* **Stored data**
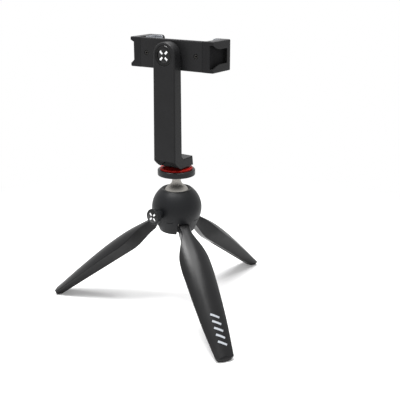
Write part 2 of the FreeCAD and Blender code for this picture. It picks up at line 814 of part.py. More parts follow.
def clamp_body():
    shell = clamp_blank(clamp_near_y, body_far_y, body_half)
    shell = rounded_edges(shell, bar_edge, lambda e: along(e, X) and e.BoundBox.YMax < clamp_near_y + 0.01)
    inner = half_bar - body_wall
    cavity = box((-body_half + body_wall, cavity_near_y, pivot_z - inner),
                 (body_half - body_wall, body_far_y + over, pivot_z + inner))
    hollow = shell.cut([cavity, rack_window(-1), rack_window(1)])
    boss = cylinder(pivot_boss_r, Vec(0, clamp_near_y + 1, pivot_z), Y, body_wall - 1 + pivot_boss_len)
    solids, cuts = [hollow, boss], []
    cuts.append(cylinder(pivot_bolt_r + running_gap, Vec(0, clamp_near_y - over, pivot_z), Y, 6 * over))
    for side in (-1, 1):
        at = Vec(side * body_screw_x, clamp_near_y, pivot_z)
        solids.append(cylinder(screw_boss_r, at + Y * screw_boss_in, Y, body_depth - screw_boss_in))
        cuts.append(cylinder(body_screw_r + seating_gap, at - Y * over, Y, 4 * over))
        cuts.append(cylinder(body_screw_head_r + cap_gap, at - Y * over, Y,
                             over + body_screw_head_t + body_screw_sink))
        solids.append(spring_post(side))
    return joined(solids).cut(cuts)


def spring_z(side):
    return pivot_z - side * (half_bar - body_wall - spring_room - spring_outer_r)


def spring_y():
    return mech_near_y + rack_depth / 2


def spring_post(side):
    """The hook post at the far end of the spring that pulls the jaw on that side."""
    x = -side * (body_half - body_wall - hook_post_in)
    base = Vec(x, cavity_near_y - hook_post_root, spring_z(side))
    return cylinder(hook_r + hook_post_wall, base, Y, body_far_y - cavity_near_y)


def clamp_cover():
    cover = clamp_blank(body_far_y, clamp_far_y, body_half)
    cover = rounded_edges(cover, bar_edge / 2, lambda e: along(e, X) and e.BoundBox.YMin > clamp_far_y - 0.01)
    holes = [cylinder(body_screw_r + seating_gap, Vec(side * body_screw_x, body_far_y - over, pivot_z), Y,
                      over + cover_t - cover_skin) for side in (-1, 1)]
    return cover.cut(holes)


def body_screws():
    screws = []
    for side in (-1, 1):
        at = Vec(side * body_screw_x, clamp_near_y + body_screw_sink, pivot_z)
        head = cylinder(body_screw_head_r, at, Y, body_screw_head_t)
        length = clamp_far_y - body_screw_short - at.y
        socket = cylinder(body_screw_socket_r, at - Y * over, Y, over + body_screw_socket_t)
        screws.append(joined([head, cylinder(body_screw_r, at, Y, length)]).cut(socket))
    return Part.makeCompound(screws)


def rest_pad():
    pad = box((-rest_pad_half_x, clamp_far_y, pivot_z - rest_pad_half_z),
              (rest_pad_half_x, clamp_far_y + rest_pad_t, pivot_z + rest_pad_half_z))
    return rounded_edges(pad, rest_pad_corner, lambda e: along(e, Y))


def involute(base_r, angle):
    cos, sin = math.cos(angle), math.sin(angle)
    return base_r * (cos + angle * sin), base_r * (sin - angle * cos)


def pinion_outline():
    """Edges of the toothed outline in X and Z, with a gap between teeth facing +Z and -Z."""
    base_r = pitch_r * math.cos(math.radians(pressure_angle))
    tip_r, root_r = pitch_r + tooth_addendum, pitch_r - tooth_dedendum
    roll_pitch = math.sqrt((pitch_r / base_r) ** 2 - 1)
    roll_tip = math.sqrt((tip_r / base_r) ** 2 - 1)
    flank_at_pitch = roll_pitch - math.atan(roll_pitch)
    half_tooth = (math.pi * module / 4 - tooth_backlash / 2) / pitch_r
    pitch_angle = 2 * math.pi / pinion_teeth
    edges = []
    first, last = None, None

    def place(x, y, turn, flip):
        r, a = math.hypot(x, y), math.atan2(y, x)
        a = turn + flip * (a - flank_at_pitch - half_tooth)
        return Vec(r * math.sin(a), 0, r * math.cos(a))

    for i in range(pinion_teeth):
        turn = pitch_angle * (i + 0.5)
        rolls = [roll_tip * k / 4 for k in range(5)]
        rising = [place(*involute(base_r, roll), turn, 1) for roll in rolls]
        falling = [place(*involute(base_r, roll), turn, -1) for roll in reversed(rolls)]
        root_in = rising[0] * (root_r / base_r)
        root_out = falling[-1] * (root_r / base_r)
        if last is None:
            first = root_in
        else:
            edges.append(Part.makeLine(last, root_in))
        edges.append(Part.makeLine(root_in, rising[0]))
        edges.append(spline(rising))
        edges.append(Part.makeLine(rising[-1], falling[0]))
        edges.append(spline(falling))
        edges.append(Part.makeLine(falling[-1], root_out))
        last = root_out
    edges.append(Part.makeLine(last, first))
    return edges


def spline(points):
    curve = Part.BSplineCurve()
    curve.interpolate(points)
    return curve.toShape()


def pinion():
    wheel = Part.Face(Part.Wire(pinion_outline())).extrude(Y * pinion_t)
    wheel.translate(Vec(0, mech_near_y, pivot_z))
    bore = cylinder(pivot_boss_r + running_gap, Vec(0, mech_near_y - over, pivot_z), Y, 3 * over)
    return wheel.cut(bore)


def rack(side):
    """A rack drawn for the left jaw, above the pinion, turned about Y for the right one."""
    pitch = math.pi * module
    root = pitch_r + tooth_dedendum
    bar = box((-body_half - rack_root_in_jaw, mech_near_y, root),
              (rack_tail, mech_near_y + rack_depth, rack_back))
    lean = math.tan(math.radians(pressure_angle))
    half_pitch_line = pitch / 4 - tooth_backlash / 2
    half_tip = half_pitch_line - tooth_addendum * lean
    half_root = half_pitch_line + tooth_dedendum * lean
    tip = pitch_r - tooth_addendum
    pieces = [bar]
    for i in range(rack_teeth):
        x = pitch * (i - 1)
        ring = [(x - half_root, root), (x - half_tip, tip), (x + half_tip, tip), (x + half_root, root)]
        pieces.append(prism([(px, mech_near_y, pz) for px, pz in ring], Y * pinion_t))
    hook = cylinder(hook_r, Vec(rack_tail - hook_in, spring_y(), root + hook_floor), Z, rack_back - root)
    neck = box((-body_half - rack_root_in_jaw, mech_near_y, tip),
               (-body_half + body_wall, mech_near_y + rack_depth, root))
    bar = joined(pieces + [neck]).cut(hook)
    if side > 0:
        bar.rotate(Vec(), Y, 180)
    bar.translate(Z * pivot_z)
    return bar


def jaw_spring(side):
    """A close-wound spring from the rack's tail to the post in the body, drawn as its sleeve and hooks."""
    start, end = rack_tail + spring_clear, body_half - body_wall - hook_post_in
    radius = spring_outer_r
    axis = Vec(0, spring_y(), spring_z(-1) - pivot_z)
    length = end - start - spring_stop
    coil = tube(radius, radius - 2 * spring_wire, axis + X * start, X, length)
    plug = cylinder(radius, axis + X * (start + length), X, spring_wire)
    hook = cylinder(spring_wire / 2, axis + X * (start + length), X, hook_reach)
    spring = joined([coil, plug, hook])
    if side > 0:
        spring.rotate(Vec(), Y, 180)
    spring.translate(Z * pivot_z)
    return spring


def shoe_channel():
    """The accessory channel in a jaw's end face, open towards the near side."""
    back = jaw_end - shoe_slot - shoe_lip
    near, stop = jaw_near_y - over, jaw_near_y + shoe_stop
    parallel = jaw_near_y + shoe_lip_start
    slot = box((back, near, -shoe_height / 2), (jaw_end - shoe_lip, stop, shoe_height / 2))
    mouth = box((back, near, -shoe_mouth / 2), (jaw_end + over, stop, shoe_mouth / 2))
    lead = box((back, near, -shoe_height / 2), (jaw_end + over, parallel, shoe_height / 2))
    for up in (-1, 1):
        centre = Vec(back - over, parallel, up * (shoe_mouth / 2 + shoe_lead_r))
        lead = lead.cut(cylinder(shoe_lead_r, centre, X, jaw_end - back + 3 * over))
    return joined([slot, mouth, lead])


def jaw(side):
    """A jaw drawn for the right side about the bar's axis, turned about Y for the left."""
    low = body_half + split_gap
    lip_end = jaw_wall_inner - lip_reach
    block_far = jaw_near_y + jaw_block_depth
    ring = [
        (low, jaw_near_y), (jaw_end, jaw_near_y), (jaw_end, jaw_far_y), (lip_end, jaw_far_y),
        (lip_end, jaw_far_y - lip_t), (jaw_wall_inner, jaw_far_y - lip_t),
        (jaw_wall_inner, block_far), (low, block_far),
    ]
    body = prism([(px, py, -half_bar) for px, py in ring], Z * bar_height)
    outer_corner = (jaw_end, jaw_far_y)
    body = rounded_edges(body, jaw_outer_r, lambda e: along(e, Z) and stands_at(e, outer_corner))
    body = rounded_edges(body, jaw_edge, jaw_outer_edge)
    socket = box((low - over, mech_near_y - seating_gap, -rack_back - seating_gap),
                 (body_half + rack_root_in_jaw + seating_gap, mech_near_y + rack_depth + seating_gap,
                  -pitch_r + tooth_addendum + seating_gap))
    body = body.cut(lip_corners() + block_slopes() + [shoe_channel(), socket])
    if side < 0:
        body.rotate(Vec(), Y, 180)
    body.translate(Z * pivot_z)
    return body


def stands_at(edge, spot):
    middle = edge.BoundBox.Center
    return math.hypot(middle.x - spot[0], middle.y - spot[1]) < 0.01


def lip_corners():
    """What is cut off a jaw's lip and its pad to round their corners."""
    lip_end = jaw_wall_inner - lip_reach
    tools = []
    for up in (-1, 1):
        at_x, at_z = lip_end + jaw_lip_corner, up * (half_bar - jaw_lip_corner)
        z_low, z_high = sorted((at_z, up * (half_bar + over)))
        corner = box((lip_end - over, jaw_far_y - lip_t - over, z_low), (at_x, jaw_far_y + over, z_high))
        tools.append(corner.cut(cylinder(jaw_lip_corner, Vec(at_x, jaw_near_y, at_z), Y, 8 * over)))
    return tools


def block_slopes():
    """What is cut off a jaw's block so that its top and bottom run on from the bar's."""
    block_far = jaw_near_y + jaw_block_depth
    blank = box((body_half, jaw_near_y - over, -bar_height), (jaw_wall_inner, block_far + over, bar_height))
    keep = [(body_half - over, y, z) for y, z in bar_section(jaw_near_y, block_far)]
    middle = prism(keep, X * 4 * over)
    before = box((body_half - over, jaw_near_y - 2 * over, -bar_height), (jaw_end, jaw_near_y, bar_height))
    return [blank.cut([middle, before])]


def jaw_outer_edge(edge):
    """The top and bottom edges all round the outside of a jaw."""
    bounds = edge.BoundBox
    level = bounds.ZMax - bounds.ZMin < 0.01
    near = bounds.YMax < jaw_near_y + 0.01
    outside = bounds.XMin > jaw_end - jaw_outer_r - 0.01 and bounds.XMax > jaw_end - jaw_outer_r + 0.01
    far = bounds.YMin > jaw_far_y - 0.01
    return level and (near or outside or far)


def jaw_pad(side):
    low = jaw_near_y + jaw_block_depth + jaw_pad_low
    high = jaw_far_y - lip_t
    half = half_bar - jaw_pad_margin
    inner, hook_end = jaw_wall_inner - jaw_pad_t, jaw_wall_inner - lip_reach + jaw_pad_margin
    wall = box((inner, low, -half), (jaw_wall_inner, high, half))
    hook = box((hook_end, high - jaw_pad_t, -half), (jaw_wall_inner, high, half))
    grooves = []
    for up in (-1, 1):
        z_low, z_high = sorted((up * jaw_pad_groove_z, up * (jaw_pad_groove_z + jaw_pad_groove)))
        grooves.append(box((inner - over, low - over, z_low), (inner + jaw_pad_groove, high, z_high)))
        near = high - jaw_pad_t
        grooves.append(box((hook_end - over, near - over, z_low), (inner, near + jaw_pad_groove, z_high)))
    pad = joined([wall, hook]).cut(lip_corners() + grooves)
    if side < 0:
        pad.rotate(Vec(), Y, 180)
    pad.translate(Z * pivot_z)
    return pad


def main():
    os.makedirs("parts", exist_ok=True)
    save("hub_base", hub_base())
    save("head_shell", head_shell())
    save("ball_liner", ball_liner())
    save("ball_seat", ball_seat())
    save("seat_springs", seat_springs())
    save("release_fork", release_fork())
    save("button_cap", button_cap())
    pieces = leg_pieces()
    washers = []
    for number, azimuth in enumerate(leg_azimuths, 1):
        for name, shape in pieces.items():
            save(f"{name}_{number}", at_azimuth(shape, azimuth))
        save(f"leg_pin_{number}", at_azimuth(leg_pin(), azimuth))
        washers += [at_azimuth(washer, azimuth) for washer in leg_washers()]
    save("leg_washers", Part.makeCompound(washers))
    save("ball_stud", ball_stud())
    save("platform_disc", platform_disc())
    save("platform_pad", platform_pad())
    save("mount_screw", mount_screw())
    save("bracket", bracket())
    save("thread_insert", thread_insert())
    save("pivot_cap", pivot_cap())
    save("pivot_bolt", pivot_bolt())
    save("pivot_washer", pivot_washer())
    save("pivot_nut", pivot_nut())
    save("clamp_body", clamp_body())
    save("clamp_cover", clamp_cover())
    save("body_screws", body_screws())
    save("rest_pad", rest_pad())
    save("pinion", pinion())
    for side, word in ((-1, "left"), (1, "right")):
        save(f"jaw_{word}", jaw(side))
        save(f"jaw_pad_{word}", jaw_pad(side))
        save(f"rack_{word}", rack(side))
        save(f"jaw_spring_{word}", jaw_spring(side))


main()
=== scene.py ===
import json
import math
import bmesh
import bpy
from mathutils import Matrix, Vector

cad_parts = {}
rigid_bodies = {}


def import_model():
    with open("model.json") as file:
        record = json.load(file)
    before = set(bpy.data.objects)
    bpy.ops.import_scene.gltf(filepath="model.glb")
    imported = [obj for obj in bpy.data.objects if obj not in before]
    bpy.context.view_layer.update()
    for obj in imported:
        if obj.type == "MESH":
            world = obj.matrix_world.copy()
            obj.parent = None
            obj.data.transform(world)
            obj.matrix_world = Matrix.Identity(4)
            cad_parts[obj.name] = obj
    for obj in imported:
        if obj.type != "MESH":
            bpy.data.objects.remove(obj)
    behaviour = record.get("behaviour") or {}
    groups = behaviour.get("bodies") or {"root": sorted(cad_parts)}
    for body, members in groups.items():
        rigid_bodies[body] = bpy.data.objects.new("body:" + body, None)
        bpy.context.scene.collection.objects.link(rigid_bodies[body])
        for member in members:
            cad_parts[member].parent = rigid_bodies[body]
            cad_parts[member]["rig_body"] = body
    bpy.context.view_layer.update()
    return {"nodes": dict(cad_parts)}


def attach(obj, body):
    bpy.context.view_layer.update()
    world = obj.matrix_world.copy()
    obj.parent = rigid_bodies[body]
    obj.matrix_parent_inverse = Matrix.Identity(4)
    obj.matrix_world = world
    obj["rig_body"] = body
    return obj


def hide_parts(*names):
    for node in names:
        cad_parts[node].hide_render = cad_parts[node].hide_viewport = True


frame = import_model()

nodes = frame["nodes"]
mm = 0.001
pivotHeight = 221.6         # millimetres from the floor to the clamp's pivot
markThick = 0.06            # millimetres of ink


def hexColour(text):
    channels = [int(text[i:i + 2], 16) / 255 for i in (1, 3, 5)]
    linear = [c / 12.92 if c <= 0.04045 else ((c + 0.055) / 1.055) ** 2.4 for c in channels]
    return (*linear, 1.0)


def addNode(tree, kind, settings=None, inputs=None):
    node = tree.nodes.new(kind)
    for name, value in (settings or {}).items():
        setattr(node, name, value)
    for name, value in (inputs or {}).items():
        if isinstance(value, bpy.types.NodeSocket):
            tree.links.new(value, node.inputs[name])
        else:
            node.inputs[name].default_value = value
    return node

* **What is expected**
Restate, word for word and with nothing added, the lines from the first line of the listing through the one where "return cylinder(hook_r +" stands.

* **Exercise solution**
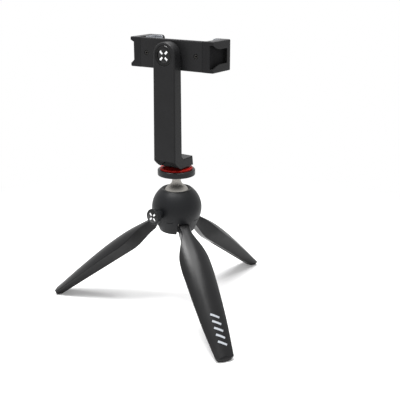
Write part 2 of the FreeCAD and Blender code for this picture. It picks up at line 814 of part.py. More parts follow.
def clamp_body():
    shell = clamp_blank(clamp_near_y, body_far_y, body_half)
    shell = rounded_edges(shell, bar_edge, lambda e: along(e, X) and e.BoundBox.YMax < clamp_near_y + 0.01)
    inner = half_bar - body_wall
    cavity = box((-body_half + body_wall, cavity_near_y, pivot_z - inner),
                 (body_half - body_wall, body_far_y + over, pivot_z + inner))
    hollow = shell.cut([cavity, rack_window(-1), rack_window(1)])
    boss = cylinder(pivot_boss_r, Vec(0, clamp_near_y + 1, pivot_z), Y, body_wall - 1 + pivot_boss_len)
    solids, cuts = [hollow, boss], []
    cuts.append(cylinder(pivot_bolt_r + running_gap, Vec(0, clamp_near_y - over, pivot_z), Y, 6 * over))
    for side in (-1, 1):
        at = Vec(side * body_screw_x, clamp_near_y, pivot_z)
        solids.append(cylinder(screw_boss_r, at + Y * screw_boss_in, Y, body_depth - screw_boss_in))
        cuts.append(cylinder(body_screw_r + seating_gap, at - Y * over, Y, 4 * over))
        cuts.append(cylinder(body_screw_head_r + cap_gap, at - Y * over, Y,
                             over + body_screw_head_t + body_screw_sink))
        solids.append(spring_post(side))
    return joined(solids).cut(cuts)


def spring_z(side):
    return pivot_z - side * (half_bar - body_wall - spring_room - spring_outer_r)


def spring_y():
    return mech_near_y + rack_depth / 2


def spring_post(side):
    """The hook post at the far end of the spring that pulls the jaw on that side."""
    x = -side * (body_half - body_wall - hook_post_in)
    base = Vec(x, cavity_near_y - hook_post_root, spring_z(side))
    return cylinder(hook_r + hook_post_wall, base, Y, body_far_y - cavity_near_y)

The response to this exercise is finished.